Non si può dire che Israele sia un luogo di cultura. Sono tutte pecore, non c’è spirito critico, non c’è opposizione. Io dovevo starne fuori. Mi sono detto che non potevo collaborare con questo sistema. Così ho deciso di aprire il teatro a Jenin. Questo ha anche degli aspetti tragici per me. Arrivare in un posto in cui il rispetto della tradizione religiosa impone regole oppressive nei confronti della donna, non è facile. Io non sono felice qui. Ma qui sto lottando con i miei amici. L’amicizia che abbiamo costruito, le relazioni che stiamo creando sono più forti del progetto in se stesso. Questo è quello che accade sempre all’inizio di un processo di cambiamento o di rivoluzione…”
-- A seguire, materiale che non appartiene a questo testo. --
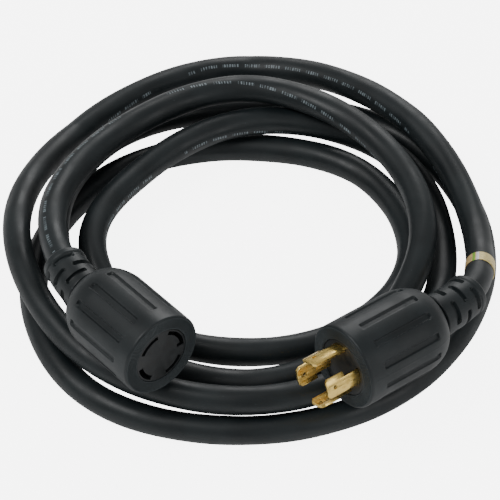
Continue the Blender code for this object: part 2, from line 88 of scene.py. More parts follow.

Un processo ostacolato da molti, da ogni parte, un discorso difficile,il più complicato, quando far parlare le armi sembra tanto più ovvio…

Mer usava il teatro come arma, e come vendetta:

“Fare teatro a Jenin e’ la mia personale vendetta contro la politica israeliana, la gente, il governo, il paese. Ero molto arrabbiato e frustrato. La mia vendetta e’ stata ricostruire ciò che loro avevano distrutto.”

Le sue conclusioni spiegano probabilmente perché non si sa chi lo ha ucciso:

“Tutte le difficoltà di cui parlo sono il risultato diretto dell’occupazione. È vero, accade in altri Paesi, ma sono anch’essi occupati, e forse in misura maggiore che qui. Iraq, Iran, Egitto: sono tutte brutali occupazioni, prodotti dell’imperialismo americano e della corruzione delle leadership arabe.  Siamo arenati tra l’arroganza insostenibile degli israeliani e una società islamica tradizionalista…E siamo in un grosso dilemma… Ci adattiamo, perché la società ci accetti o andiamo a fondo ai problemi che la attanagliano rischiando così le nostre vite? Noi abbiamo deciso di rischiare, ma i risultati non sono così evidenti, perché stiamo procedendo molto lentamente.”